_Description of the task_
Copy each line of the listing below exactly.
-- Begin Available data --
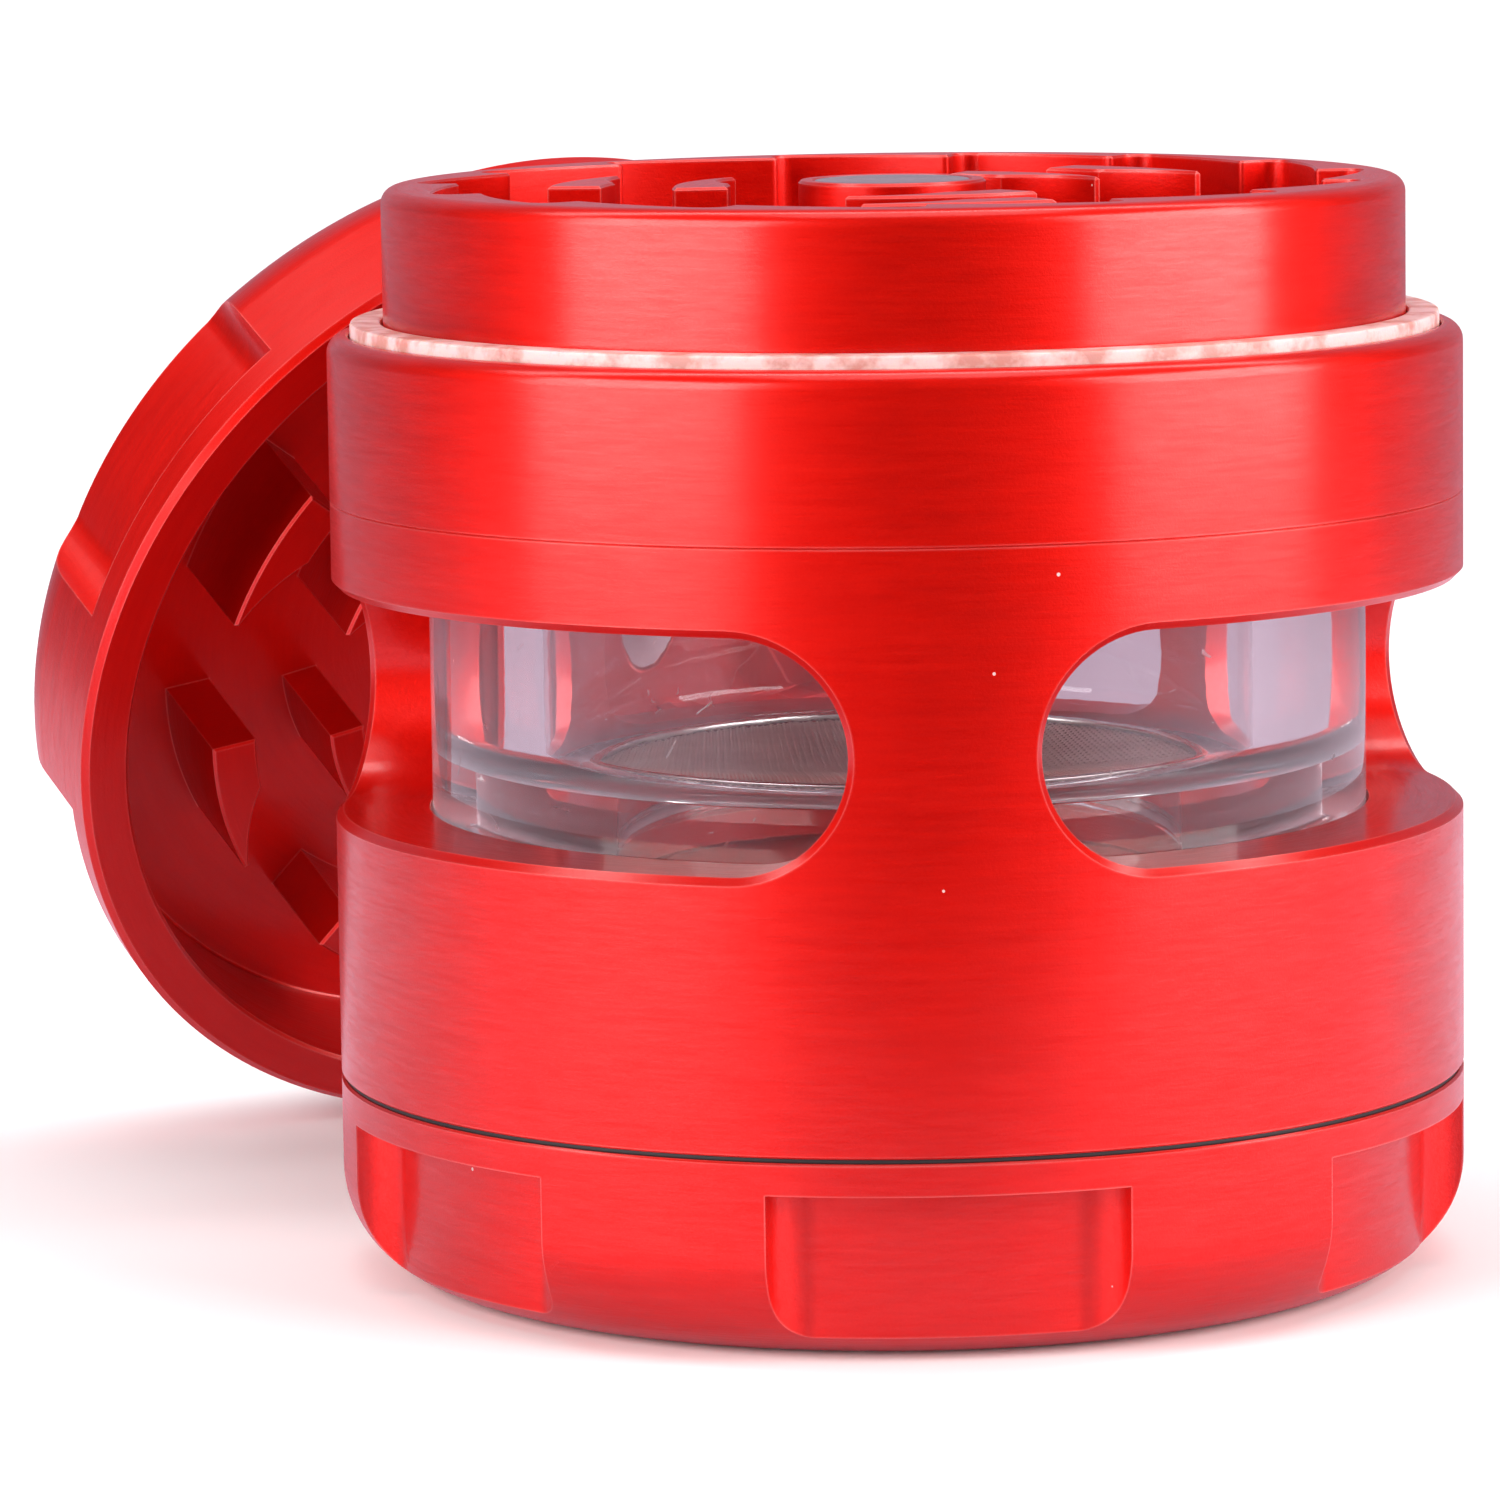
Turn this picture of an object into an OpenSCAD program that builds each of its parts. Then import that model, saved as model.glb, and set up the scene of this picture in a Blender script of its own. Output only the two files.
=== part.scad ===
// Four-piece metal herb and spice grinder with three windows over a clear insert.
// The stack stands upright; the lid is off and leans on the toothed plate's collar.
// Frame: +Z up, origin at the centre of the base cup's foot, -Y is the front.

/* [Overall] */
// Outer radius of every aluminium ring
body_r = 31.5; // [25:0.5:40]
// Radius of the big rounded edge under the base and on the lid
edge_round = 6.0; // [3:0.5:6]
// Radial play of a thread shown as a plain fit
thread_play = 0.1; // [0.05:0.01:0.2]
// How far a thread's spigot reaches into its mate
thread_reach = 3.1; // [2.5:0.1:3.3]

/* [Grip dimples] */
// Number of grip dimples round the base and round the lid
dimple_count = 6; // [4:1:8]
// Depth of a dimple
dimple_depth = 2.2; // [0.5:0.1:2.4]
// Radius of the cutter that mills a dimple's ends
dimple_cutter_r = 2.5; // [2.4:0.1:4]
// Half of the angle that a dimple's floor spans
dimple_half_angle = 13.3; // [8:0.1:16]
// Plain band between a dimple and the ring's open edge
dimple_band = 2.0; // [1:0.1:4]

/* [Base cup] */
// Height of the base cup, with the washer on it
base_h = 11.3; // [10:0.1:16]
// Thickness of the cup's floor
base_floor = 2.6; // [1.5:0.1:4]
// Radius of the cup's hollow
cup_r = 25.0; // [20:0.5:25.4]
// Rounding inside the cup, where wall and floor meet
cup_round = 3.5; // [1:0.5:4]
// Radius of the thread bore in the cup's mouth
base_thread_r = 27.1; // [26:0.1:27.6]
// Thickness of the black sealing washer
washer_t = 0.25; // [0.2:0.05:0.5]

/* [Window housing] */
// Height of the housing
housing_h = 32.0; // [28:0.5:40]
// Number of windows
window_count = 3; // [3:1:4]
// Height of a window
window_h = 12.56; // [8:0.02:14]
// Height of the window's middle above the housing's lower edge
window_mid = 21.0; // [18:0.1:21.2]
// Half angle of the pillar between two windows, at mid height
pillar_half_angle = 9.5; // [6:0.1:16]
// Radius of the bore that holds the clear insert
insert_bore_r = 26.25; // [26.2:0.01:26.6]
// Radius of the bore below the shelf
drop_bore_r = 24.6; // [22:0.1:24.8]
// Radius of the opening in the shelf
shelf_r = 20.5; // [18:0.1:21]
// Top of the shelf above the housing's lower edge
shelf_z = 12.1; // [11:0.1:12.4]
// Thickness of the shelf
shelf_t = 2.0; // [1:0.1:3]

/* [Insert and screen] */
// Outer radius of the clear insert
insert_r = 26.1; // [25.8:0.01:26.15]
// Radius of the insert's bore
insert_bore = 19.8; // [18.5:0.1:21]
// Concave rounding at the foot of the insert's bore
insert_round = 2.2; // [1:0.1:2.5]
// Height of the insert's inner ledge above the insert's foot
insert_ledge = 4.0; // [3:0.1:5]
// Inner radius of the ledge
ledge_r = 15.8; // [14:0.1:16.2]
// Thickness of each flat seal under and over the insert
seal_t = 0.8; // [0.5:0.05:0.8]
// Radius of the screen
screen_r = 17.4; // [16.8:0.05:17.5]
// Thickness of the woven screen
screen_t = 0.3; // [0.2:0.05:0.4]
// Width of the flat ring that holds the screen down
screen_ring_w = 0.7; // [0.5:0.1:1]
// Thickness of that ring
screen_ring_t = 0.35; // [0.3:0.05:0.6]

/* [Grinding plate] */
// Height of the plate's flange
flange_h = 9.2; // [8.5:0.1:12]
// Height of the collar above the flange
collar_h = 8.1; // [7.9:0.1:8.3]
// Outer radius of the collar
collar_r = 28.35; // [28.2:0.05:28.45]
// Radius of the scallops at their deepest
scallop_r = 26.8; // [26.6:0.05:27]
// Radius at the tips between the scallops
scallop_tip_r = 24.1; // [23.8:0.05:24.6]
// Number of scallops
scallop_count = 15; // [12:1:18]
// Depth of the toothed cavity below the collar's top
cavity_d = 8.6; // [8:0.1:9]
// Depth of the recess on the plate's underside
under_recess = 3.2; // [2:0.1:4]
// Wall of the plate's threaded spigot
plate_spigot_wall = 4.0; // [3:0.1:5]
// Radius of the plate's boss
boss_r = 5.2; // [5:0.1:5.6]
// Radius of both magnets
magnet_r = 4.4; // [3.5:0.1:4.5]
// Thickness of both magnets
magnet_t = 2.6; // [1.5:0.1:3]
// Thickness of the slip ring
slip_t = 1.2; // [0.9:0.1:1.4]
// Height of the slip ring that stands above the flange
slip_proud = 0.7; // [0.5:0.1:0.8]
// Outer radius of the slip ring
slip_r = 30.2; // [29.8:0.05:30.4]

/* [Lid] */
// Height of the lid
lid_h = 12.85; // [12:0.05:16]
// Radius of the recess that drops over the collar
lid_recess_r = 28.6; // [28.5:0.05:28.8]
// Depth of that recess
lid_recess_d = 8.4; // [8.2:0.05:8.6]
// Height of the lid's teeth
lid_tooth_h = 7.5; // [5:0.1:7.6]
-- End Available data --
_Exercise response_
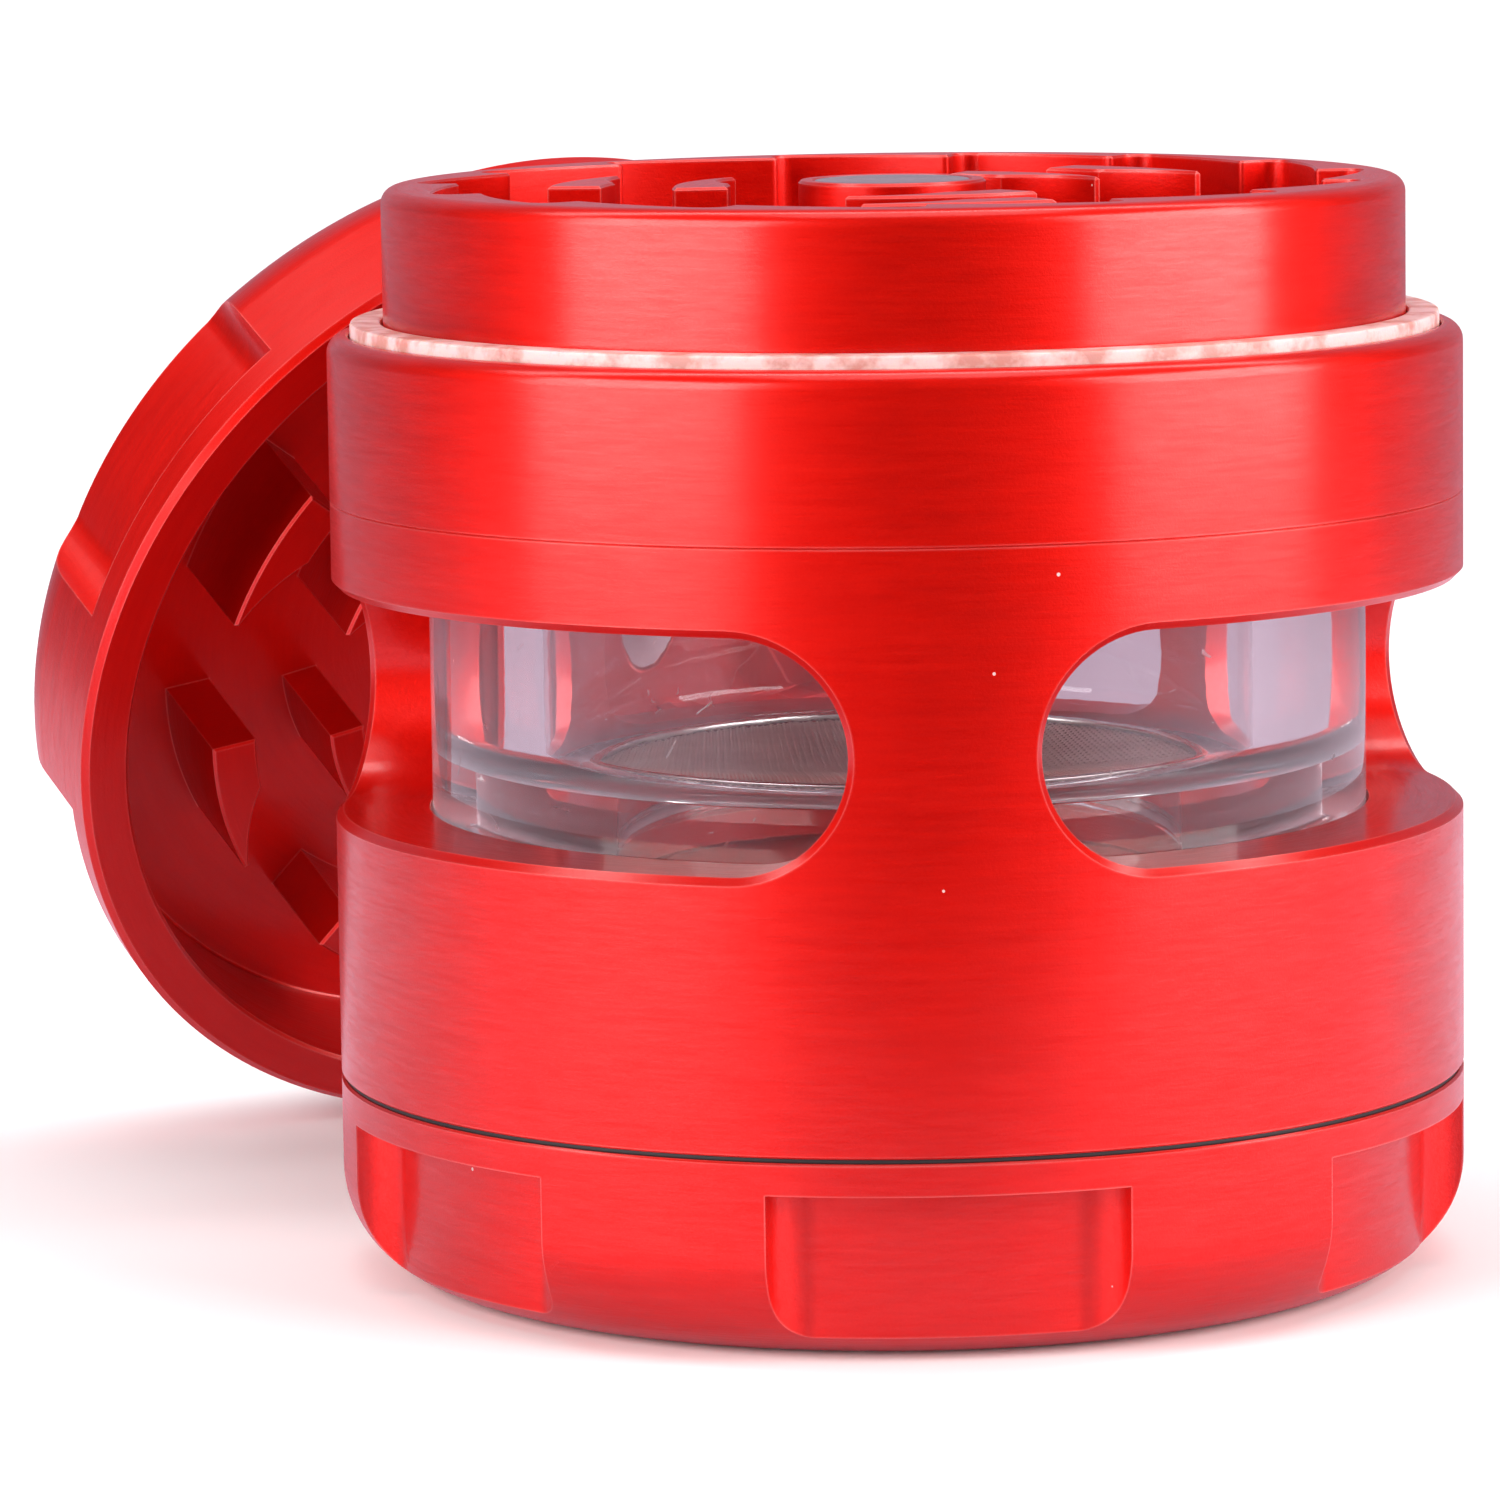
Turn this picture of an object into an OpenSCAD program that builds each of its parts. Then import that model, saved as model.glb, and set up the scene of this picture in a Blender script of its own. Output only the two files.
=== part.scad ===
// Four-piece metal herb and spice grinder with three windows over a clear insert.
// The stack stands upright; the lid is off and leans on the toothed plate's collar.
// Frame: +Z up, origin at the centre of the base cup's foot, -Y is the front.

/* [Overall] */
// Outer radius of every aluminium ring
body_r = 31.5; // [25:0.5:40]
// Radius of the big rounded edge under the base and on the lid
edge_round = 6.0; // [3:0.5:6]
// Radial play of a thread shown as a plain fit
thread_play = 0.1; // [0.05:0.01:0.2]
// How far a thread's spigot reaches into its mate
thread_reach = 3.1; // [2.5:0.1:3.3]

/* [Grip dimples] */
// Number of grip dimples round the base and round the lid
dimple_count = 6; // [4:1:8]
// Depth of a dimple
dimple_depth = 2.2; // [0.5:0.1:2.4]
// Radius of the cutter that mills a dimple's ends
dimple_cutter_r = 2.5; // [2.4:0.1:4]
// Half of the angle that a dimple's floor spans
dimple_half_angle = 13.3; // [8:0.1:16]
// Plain band between a dimple and the ring's open edge
dimple_band = 2.0; // [1:0.1:4]

/* [Base cup] */
// Height of the base cup, with the washer on it
base_h = 11.3; // [10:0.1:16]
// Thickness of the cup's floor
base_floor = 2.6; // [1.5:0.1:4]
// Radius of the cup's hollow
cup_r = 25.0; // [20:0.5:25.4]
// Rounding inside the cup, where wall and floor meet
cup_round = 3.5; // [1:0.5:4]
// Radius of the thread bore in the cup's mouth
base_thread_r = 27.1; // [26:0.1:27.6]
// Thickness of the black sealing washer
washer_t = 0.25; // [0.2:0.05:0.5]

/* [Window housing] */
// Height of the housing
housing_h = 32.0; // [28:0.5:40]
// Number of windows
window_count = 3; // [3:1:4]
// Height of a window
window_h = 12.56; // [8:0.02:14]
// Height of the window's middle above the housing's lower edge
window_mid = 21.0; // [18:0.1:21.2]
// Half angle of the pillar between two windows, at mid height
pillar_half_angle = 9.5; // [6:0.1:16]
// Radius of the bore that holds the clear insert
insert_bore_r = 26.25; // [26.2:0.01:26.6]
// Radius of the bore below the shelf
drop_bore_r = 24.6; // [22:0.1:24.8]
// Radius of the opening in the shelf
shelf_r = 20.5; // [18:0.1:21]
// Top of the shelf above the housing's lower edge
shelf_z = 12.1; // [11:0.1:12.4]
// Thickness of the shelf
shelf_t = 2.0; // [1:0.1:3]

/* [Insert and screen] */
// Outer radius of the clear insert
insert_r = 26.1; // [25.8:0.01:26.15]
// Radius of the insert's bore
insert_bore = 19.8; // [18.5:0.1:21]
// Concave rounding at the foot of the insert's bore
insert_round = 2.2; // [1:0.1:2.5]
// Height of the insert's inner ledge above the insert's foot
insert_ledge = 4.0; // [3:0.1:5]
// Inner radius of the ledge
ledge_r = 15.8; // [14:0.1:16.2]
// Thickness of each flat seal under and over the insert
seal_t = 0.8; // [0.5:0.05:0.8]
// Radius of the screen
screen_r = 17.4; // [16.8:0.05:17.5]
// Thickness of the woven screen
screen_t = 0.3; // [0.2:0.05:0.4]
// Width of the flat ring that holds the screen down
screen_ring_w = 0.7; // [0.5:0.1:1]
// Thickness of that ring
screen_ring_t = 0.35; // [0.3:0.05:0.6]

/* [Grinding plate] */
// Height of the plate's flange
flange_h = 9.2; // [8.5:0.1:12]
// Height of the collar above the flange
collar_h = 8.1; // [7.9:0.1:8.3]
// Outer radius of the collar
collar_r = 28.35; // [28.2:0.05:28.45]
// Radius of the scallops at their deepest
scallop_r = 26.8; // [26.6:0.05:27]
// Radius at the tips between the scallops
scallop_tip_r = 24.1; // [23.8:0.05:24.6]
// Number of scallops
scallop_count = 15; // [12:1:18]
// Depth of the toothed cavity below the collar's top
cavity_d = 8.6; // [8:0.1:9]
// Depth of the recess on the plate's underside
under_recess = 3.2; // [2:0.1:4]
// Wall of the plate's threaded spigot
plate_spigot_wall = 4.0; // [3:0.1:5]
// Radius of the plate's boss
boss_r = 5.2; // [5:0.1:5.6]
// Radius of both magnets
magnet_r = 4.4; // [3.5:0.1:4.5]
// Thickness of both magnets
magnet_t = 2.6; // [1.5:0.1:3]
// Thickness of the slip ring
slip_t = 1.2; // [0.9:0.1:1.4]
// Height of the slip ring that stands above the flange
slip_proud = 0.7; // [0.5:0.1:0.8]
// Outer radius of the slip ring
slip_r = 30.2; // [29.8:0.05:30.4]

/* [Lid] */
// Height of the lid
lid_h = 12.85; // [12:0.05:16]
// Radius of the recess that drops over the collar
lid_recess_r = 28.6; // [28.5:0.05:28.8]
// Depth of that recess
lid_recess_d = 8.4; // [8.2:0.05:8.6]
// Height of the lid's teeth
lid_tooth_h = 7.5; // [5:0.1:7.6]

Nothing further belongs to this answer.